Mysore Dasara: It is also known as the state festival of Karnataka. Summoned as Navratri in Northern India, this ten day festival starts from the day of Vijayadashami. It is celebrated in the months of September and October. According to Hindu mythology, it is believed that the Hindu Goddess Chamundeshwari killed the demon Mahishasura. This festival is celebrated in Karnataka from the very 15th century. More than 1 lakh light bulbs adorn the Mysore Palace during these ten days.
Karaga: Known as one of the oldest festivals of Karnataka, Karaga is one of the lauded festivals of the Thigala community in Karnataka. Hindu mythology reveals the that in the end of Mahabharata, it was Draupadi which protected the lives of Pandavas. Thus, it is believed that during the festivity of Karaga, the power of Draupadi can be felt in the ambience. It is a nine day long festival and generally takes place in the month of March and April.

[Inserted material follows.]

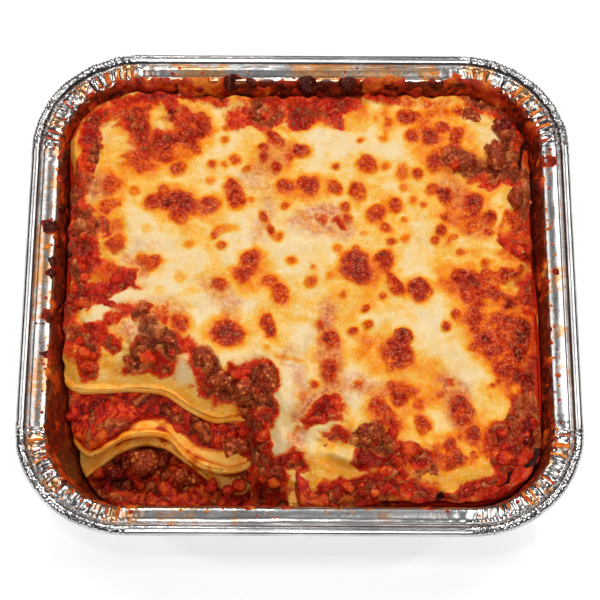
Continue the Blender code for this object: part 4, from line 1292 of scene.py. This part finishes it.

Ugadi: The term Ugadi means the beginning of the new Age. It is celebrated to mark the beginning of the Hindu lunar calender. Numerous traditional dishes are also cooked during this festival, like the delicious chutney called as Ugadi Pachadi. In different parts of India, Ugadi is called by different names, for example, it is called as Baisakhi in Punjab and Gudi Padwa in Maharashtra.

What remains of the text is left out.